In other words, human survival is dependent on how we relate with one another.
Hear him: “They want to cooperate with other people and groups, not to compete, they build people not to destroy, and they help people to re-discover life satisfaction not trouble. This is the way to build and enhance a good psychological well-being in yourself, those you are leading, those around you and within your community and workplace.”
Imhonde’s paper is a clarion call on the need for all of us to look over the shoulders with love and care just so that humanity will be saved. Humanity must deploy what it obviously has in abundance-care and love, expressed in such common hope-boosting statement as How Are You, to achieve the goal.
Imhonde’s position is akin to what Mikal Gilmore, an American journalist and music writer, once said of Bob Marley. Marley, he wrote, was not singing about how peace could come easily to the world but how hell on earth comes too easily to too many. In other words, peace lives inside but is easily displaced by evil because humanity often fails to activate what makes peace thrive.
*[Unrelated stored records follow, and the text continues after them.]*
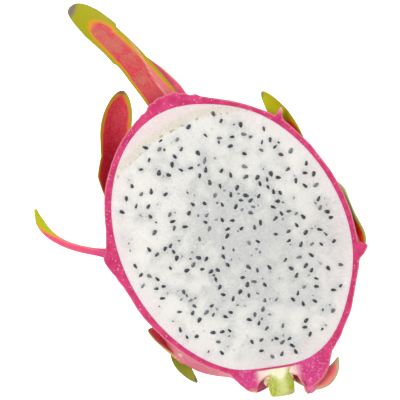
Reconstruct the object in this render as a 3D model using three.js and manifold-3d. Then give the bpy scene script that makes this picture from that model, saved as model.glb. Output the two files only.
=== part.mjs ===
// Half of a white-fleshed dragon fruit, cut lengthwise and lying on its skin with the cut face up.
// Millimetres, +Z up. +Y runs from the stem end to the crown, and the origin is the middle of the
// small flat spot that the fruit rests on. The rind carries its leafy scales, the flesh its seeds.
import * as THREE from "three";
import { mergeVertices } from "three/addons/utils/BufferGeometryUtils.js";
import Module from "manifold-3d";

const wasm = await Module();
wasm.setup();

// Driving dimensions of the body. The cut face is a long ellipse that leans a little to the left.
const CUT_HEIGHT = 45.7;
const SKIN_HALF_WIDTH = 47.8;
const SKIN_HALF_LENGTH = 60.6;
const SKIN_DEPTH = 46.5;
const BODY_LEAN = THREE.MathUtils.degToRad(6);
const RIND_THICKNESS = 2.9;
const PART_GAP = 0.3;

// How far a body stands above the cut face before the cut trims it.
const OVERSIZE = 6;

// Where the body is flatter than its ellipse: at the stem, low on the right and beside the crown.
const FLATS = [
  { toward: [-8, -56, 0], depth: 2.4, spread: 0.23 },
  { toward: [33, -44, 0], depth: 1.5, spread: 0.33 },
  { toward: [15, 55, 0], depth: 1.5, spread: 0.3 },
];

// Where the leafy scales converge, beyond the top of the fruit.
const CROWN = new THREE.Vector3(-6, 60, 0).normalize();

// Shoulders of skin: toward is the direction from the middle of the cut face, height how far the
// skin swells there, and tail, front and side how far the swelling runs, in radians.
const LIP_SHOULDERS = [
  { toward: [-18.2, -58, -1], height: 7, tail: 0.16, front: 0.09, side: 0.07 },
  { toward: [3.6, -63, -1], height: 11.4, tail: 0.2, front: 0.2, side: 0.13 },
  { toward: [-1, 61, -2], height: 1.6, tail: 0.1, front: 0.1, side: 0.14 },
  { toward: [-43.5, -32.5, -3.5], height: 3.4, tail: 0.14, front: 0.07, side: 0.1 },
  { toward: [39, 38, -1], height: 2, tail: 0.1, front: 0.05, side: 0.1 },
  { toward: [47, -24.6, -1], height: 2.4, tail: 0.13, front: 0.06, side: 0.14 },
];
const ROOT_SHOULDER = { height: 2, tail: 0.36, front: 0.11, side: 0.13 };

// The hollow round the stem and the stem stub that stands in it.
const HOLLOW = { centre: [-8.2, -63.2, 0], radii: [9.6, 5.9, 9], turn: -22 };
const STEM = {
  root: [-3.8, -50, 0],
  tip: [-8.45, -65.9, 0],
  profile: [[0, 0], [3.4, 0], [3.7, 7.4], [4.2, 8.8], [5, 11], [5.2, 13], [4.7, 15], [3.9, 16.5], [0, 16.6]],
  sides: 14,
  rib: 0.07,
};

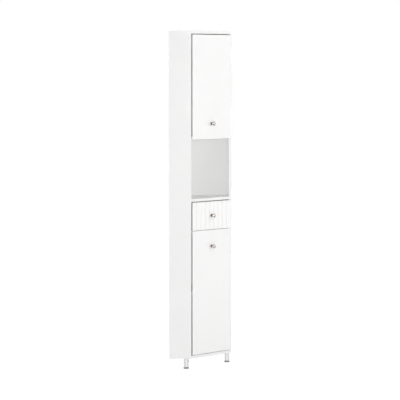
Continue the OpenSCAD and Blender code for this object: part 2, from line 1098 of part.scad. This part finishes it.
// Places of a catch's two screws, which point up into the board over it
module catch_screws_at(board_z) {
    on_front()
        for (end = [-1, 1])
            translate([
                catch_in + end * (catch_w + catch_ear_w) / 2,
                catch_v + catch_depth / 2,
                board_z - catch_ear_t
            ])
                rotate([180, 0, 0])
                    children();
}

// Plastic housing of a magnetic catch, hung under a board, open to the front for its magnet
module catch_housing(board_z) {
    color(PALE)
        difference() {
            on_front()
                translate([catch_in, catch_v, board_z]) {
                    difference() {
                        union() {
                            translate([-catch_w / 2, 0, -catch_h])
                                cube([catch_w, catch_depth, catch_h]);
                            translate([-catch_w / 2 - catch_ear_w, 0, -catch_ear_t])
                                cube([catch_w + 2 * catch_ear_w, catch_depth, catch_ear_t]);
                        }
                        translate([-catch_w / 2 + catch_wall, -overrun, -catch_h + catch_wall])
                            cube([
                                catch_w - 2 * catch_wall,
                                catch_depth - catch_wall + overrun,
                                magnet_h
                            ]);
                    }
                }
            catch_screws_at(board_z)
                small_screw_hole();
        }
}

// Magnet between two steel plates, which stand a little out of the housing
module catch_magnet(board_z) {
    w = catch_w - 2 * catch_wall - 2 * seat_gap;
    h = magnet_h - 2 * seat_gap;
    depth = catch_depth - catch_wall - seat_gap;
    plate = h / 6;
    color(DARK)
        on_front()
            translate([catch_in - w / 2, catch_v, board_z - catch_h + catch_wall + seat_gap]) {
                translate([0, 0, plate])
                    cube([w, depth, h - 2 * plate]);
                for (z = [0, h - plate])
                    translate([0, -magnet_out, z])
                        cube([w, depth + magnet_out, plate]);
            }
}

module upper_catch() {
    catch_housing(top_z);
}

module lower_catch() {
    catch_housing(bay_z);
}

module upper_magnet() {
    catch_magnet(top_z);
}

module lower_magnet() {
    catch_magnet(bay_z);
}

// Places of a strike plate's two screws, in the front's own axes
module strike_screws_at(z) {
    for (end = [-1, 1])
        translate([catch_in + end * catch_w / 3, front_t + strike_t, z])
            rotate([-90, 0, 0])
                children();
}

// Steel plate on the inside of a door that the magnet holds
module strike_plate(z) {
    color(STEEL)
        on_front()
            difference() {
                translate([catch_in - strike_w / 2, front_t, z - magnet_h / 2])
                    cube([strike_w, strike_t, magnet_h]);
                strike_screws_at(z)
                    small_screw_hole();
            }
}

module upper_strike_plate() {
    strike_plate(top_z - catch_drop);
}

module lower_strike_plate() {
    strike_plate(bay_z - catch_drop);
}

// Screws of the hinges, runners and catches on the carcass
module carcass_screws() {
    frame_leaf_screws_at(concat(upper_hinges, lower_hinges))
        small_screw();
    on_front()
        cabinet_runner_screws_at()
            small_screw();
    on_front_right()
        cabinet_runner_screws_at()
            small_screw();
    for (z = [top_z, bay_z])
        catch_screws_at(z)
            small_screw();
}

// Screws of one door's leaves and strike plate
module door_screws(hinges, strike_z) {
    door_leaf_screws_at(hinges)
        small_screw();
    on_front()
        strike_screws_at(strike_z)
            small_screw();
}

module upper_door_screws() {
    door_screws(upper_hinges, top_z - catch_drop);
}

module lower_door_screws() {
    door_screws(lower_hinges, bay_z - catch_drop);
}

// Leg tube with its round plate under the bottom board
module leg(place) {
    tube_z = pad_h + collar_h;
    color(STEEL)
        difference() {
            from_corner()
                translate([place[0], place[1], 0]) {
                    difference() {
                        translate([0, 0, tube_z])
                            cylinder(h = foot_h - leg_plate_t - tube_z, r = leg_d / 2);
                        translate([0, 0, tube_z - overrun])
                            cylinder(
                                h = foot_h - 2 * leg_plate_t - tube_z + overrun,
                                r = leg_d / 2 - leg_wall
                            );
                    }
                    translate([0, 0, foot_h - leg_plate_t])
                        cylinder(h = leg_plate_t, r = leg_plate_d / 2);
                }
            at_leg_screws(place)
                small_screw_hole();
        }
}

module front_left_leg() {
    leg(front_left_foot);
}

module front_right_leg() {
    leg(front_right_foot);
}

module rear_leg() {
    leg(rear_foot);
}

// Plugs in the ends of the tubes, whose collars show and whose bores take the studs
module leg_sockets() {
    plug_r = leg_d / 2 - leg_wall - socket_play;
    color(PALE)
        from_corner()
            for (place = feet)
                translate([place[0], place[1], pad_h])
                    difference() {
                        union() {
                            translate([0, 0, move_gap])
                                cylinder(h = collar_h + socket_len - move_gap, r = collar_d / 2);
                            translate([0, 0, collar_h])
                                cylinder(h = socket_len, r = plug_r);
                        }
                        translate([0, 0, -overrun])
                            cylinder(
                                h = collar_h + socket_len + 2 * overrun,
                                r = stud_d / 2 + run_clear
                            );
                    }
}

module leg_screws() {
    for (place = feet)
        at_leg_screws(place)
            small_screw();
}

// Levelling pad with its stud
module pad(place) {
    round_r = pad_h / 3;
    color(DARK)
        from_corner()
            translate([place[0], place[1], 0])
                rotate_extrude()
                    polygon(concat(
                        [[0, 0], [pad_d / 2 - round_r / 3, 0], [pad_d / 2, round_r / 3]],
                        arc([pad_d / 2 - round_r, pad_h - round_r], round_r, 0, 90, 8),
                        [
                            [stud_d / 2, pad_h], [stud_d / 2, pad_h + collar_h + socket_len * stud_share],
                            [0, pad_h + collar_h + socket_len * stud_share]
                        ]
                    ));
}

module front_left_pad() {
    pad(front_left_foot);
}

module front_right_pad() {
    pad(front_right_foot);
}

module rear_pad() {
    pad(rear_foot);
}

// Groove that a drawer part holds the drawer's bottom in, as one slab cut from each of them
module drawer_bottom_slab(play) {
    over = groove_depth - seat_gap + play;
    translate([
        drawer_u + drawer_t - over,
        front_t - over,
        drawer_z + drawer_bottom_rise - play
    ])
        cube([
            drawer_w - 2 * drawer_t + 2 * over,
            drawer_back_v - drawer_t - front_t + 2 * over,
            drawer_bottom_t + 2 * play
        ]);
}

module drawer_front() {
    pitch = (front_w - latch_edge - front_edge) / (flute_count + 1);
    color(WHITE)
        on_front()
            difference() {
                front_slab(drawer_front_z, drawer_front_top);
                for (k = [1 : flute_count])
                    translate([latch_edge + k * pitch, 0, drawer_front_z - overrun])
                        linear_extrude(drawer_front_top - drawer_front_z + 2 * overrun)
                            polygon([[-flute_w / 2, 0], [0, -overrun], [flute_w / 2, 0], [0, flute_depth]]);
                knob_hole(drawer_knob_z);
                drawer_bottom_slab(seat_gap);
            }
}

// One side of the drawer's box, drawn for the left
module drawer_side() {
    color(WHITE)
        difference() {
            translate([drawer_u, front_t, drawer_z])
                cube([drawer_t, drawer_back_v - front_t, drawer_side_h]);
            drawer_bottom_slab(seat_gap);
            drawer_runner_screws_at()
                small_screw_hole();
        }
}

module drawer_left_side() {
    on_front()
        drawer_side();
}

module drawer_right_side() {
    on_front_right()
        drawer_side();
}

module drawer_back() {
    color(WHITE)
        on_front()
            difference() {
                translate([drawer_u + drawer_t, drawer_back_v - drawer_t, drawer_z])
                    cube([drawer_w - 2 * drawer_t, drawer_t, drawer_side_h]);
                drawer_bottom_slab(seat_gap);
            }
}

module drawer_bottom() {
    color(WHITE)
        on_front()
            drawer_bottom_slab(0);
}

module drawer_screws() {
    on_front()
        drawer_runner_screws_at()
            small_screw();
    on_front_right()
        drawer_runner_screws_at()
            small_screw();
}

left_side_panel();
right_side_panel();
left_back_panel();
right_back_panel();
bottom_board();
top_board();
niche_floor();
niche_ceiling();
bay_floor();
upper_shelf();
lower_shelf();
shelf_pins();
left_runner_board();
right_runner_board();
left_cabinet_runner();
right_cabinet_runner();
upper_frame_leaves();
lower_frame_leaves();
upper_hinge_pins();
lower_hinge_pins();
upper_catch();
lower_catch();
upper_magnet();
lower_magnet();
carcass_screws();
cam_fittings();
front_left_leg();
front_right_leg();
rear_leg();
leg_sockets();
leg_screws();
front_left_pad();
front_right_pad();
rear_pad();
upper_door();
upper_knob();
upper_knob_screw();
upper_strike_plate();
upper_door_leaves();
upper_door_screws();
lower_door();
lower_knob();
lower_knob_screw();
lower_strike_plate();
lower_door_leaves();
lower_door_screws();
drawer_front();
drawer_left_side();
drawer_right_side();
drawer_back();
drawer_bottom();
drawer_knob();
drawer_knob_screw();
left_drawer_runner();
right_drawer_runner();
drawer_screws();
left_ball_cage();
right_ball_cage();
left_runner_balls();
right_runner_balls();
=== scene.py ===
import json
import math

import bpy
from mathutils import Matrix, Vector

# The looks of a white corner cabinet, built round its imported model. Everything is in metres.

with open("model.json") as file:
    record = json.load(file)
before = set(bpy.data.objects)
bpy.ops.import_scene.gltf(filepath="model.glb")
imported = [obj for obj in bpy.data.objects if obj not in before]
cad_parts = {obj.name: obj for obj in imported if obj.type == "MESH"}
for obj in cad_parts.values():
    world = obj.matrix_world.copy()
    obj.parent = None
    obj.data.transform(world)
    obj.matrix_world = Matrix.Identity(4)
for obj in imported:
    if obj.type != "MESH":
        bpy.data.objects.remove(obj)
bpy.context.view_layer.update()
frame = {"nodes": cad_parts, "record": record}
NODES = frame["nodes"]
SLOT_OF = {part["node"]: part["material_slot"] for part in frame["record"]["subparts"]}

# Camera, fitted to the cabinet's edges in the photograph
CAMERA_PLACE = (-0.00225, -9.858, 1.6016)
CAMERA_TILT = 0.06764
CAMERA_LENS = 167.26
CAMERA_SHIFT = -0.025
CAMERA_REACH = 100.0

# Light: strength of the surroundings, and the lamps by place, width, power and aim
AMBIENT = 0.32
LAMPS = {
    "front": ((0.12, -10.2, 1.68), 0.6, 283.0, (0.0, 0.0, 0.9)),
    "right": ((3.1, -1.5, 1.8), 2.2, 37.8, (0.0, 0.0, 0.9)),
    "above": ((0.6, -3.0, 5.0), 2.5, 21.5, (0.0, 0.0, 0.9)),
    "top": ((-0.3, 0.7, 4.6), 2.0, 26.0, (0.0, 0.0, 1.7)),
    "back left": ((-6.0, 3.4, 3.0), 3.0, 240.0, (0.0, 0.0, 0.9)),
    "back right": ((4.8, 5.2, 3.0), 3.0, 60.0, (0.0, 0.0, 0.9)),
}
WHITE = (1.0, 1.0, 1.0, 1.0)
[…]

In the paper under review, Imhonde did not just postulate humanity has the antidote to all its challenges-physical or psychological, he is concerned that humanity seems to require prodding to recognize, deploy and activate the use for the common good of all. The simplest way to activate it, he counsels, is to remember to ask the concern-raising question, “How Are You”.
“But I bring to you today, that happiness and the choice to quality life, is possible and most often this is usually elicited by a simple question people around you ask and their positive relationship with and towards you,” he wrote.
“I do appreciate that at the end of the lecture, when you ask someone ‘How Are You’, you actually in a second, are sincere in what you are asking and really care about the psychological well-being of others?” he summed.
When was the last time you called to ask someone, “How Are You”?